Comment: The betrayal of higher education

Yesterday’s vote saw MPs put political calculation far above the future for students – which now appears grim indeed.

By Sally Hunt

There are no winners in the news that MPs have voted in favour of university fees of up to £9,000 a year. The government’s majority may have been slashed from 84 to 21, but enough Liberal Democrats broke a pledge with the electorate to vote against any increase in tuition fees.

Increasing fees to £9,000 is the first move for a government intent on brutally slashing universities’ teaching budgets. Students will see the cost of their degree rocket and universities will have to charge much higher fees just to recoup the money the government is taking away in budget cuts. These plans will not see extra money for many institutions and others will struggle to deliver quality education with less money.
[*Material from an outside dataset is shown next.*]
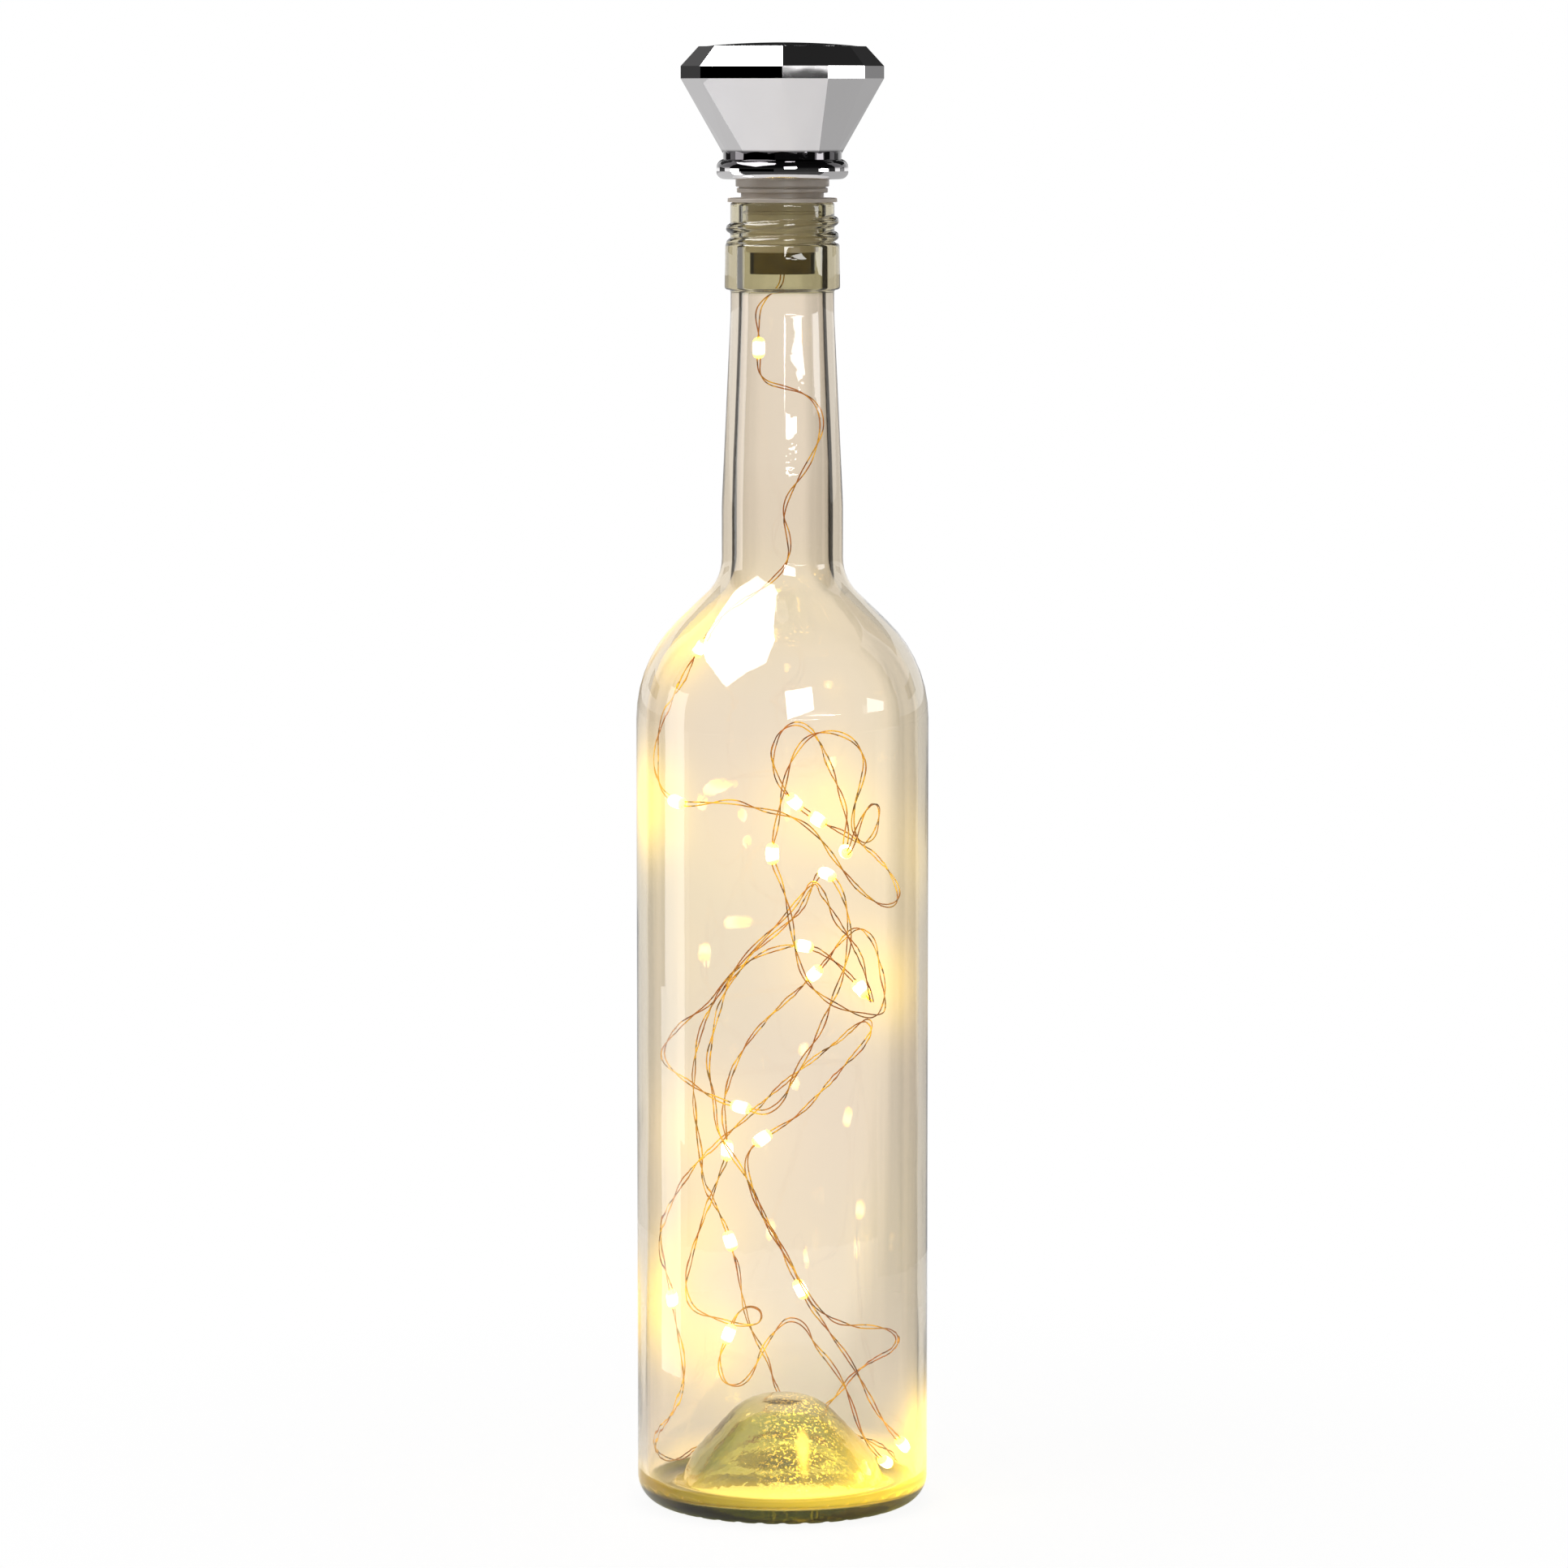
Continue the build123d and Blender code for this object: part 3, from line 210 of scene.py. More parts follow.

Analysis of how much universities will have to charge students to replace that lost funding makes a mockery of government claims that only in exceptional cases would universities charge more than £6,000 a year. Every single English institution with undergraduates would have to charge more than £6,000 a year to plug the funding gap. The average fee would be £6,863.

In draft guidance released on Tuesday, the government said that any institution wishing to charge more than £6,000 a year would need to agree an ‘access agreement’ with the university access regulator OFFA. Any institution that breaches or fails to deliver its access agreement would face a fine of up to £500,000.

The entire landscape of higher education will change if the government pushes ahead with its plans for university funding. Shifting the burden of paying for a university education from the state to the student would not generate the extra funds universities say they need, nor would it provide an enhanced experience for the individual student.

Some institutions will lose all their government funding and need to charge as much as £7,700 a year just to maintain their current funding and fee levels. MPs need to think long and hard about whether or not they really think record fee levels benefit their constituents or our international reputation.

Greg Mulholland was absolutely right to call for the vote to be delayed yesterday. There has not been anything like the level of scrutiny of the government’s plans that there should have been. He was also right to call for new and proper consultation that included speaking to graduates and their families – important groups that were ignored during the Browne review.

Rushing through these proposals was the worst thing the government could have done. The vote was about politics, not what was best for higher education.

Sally Hunt is general secretary of the University and College Union.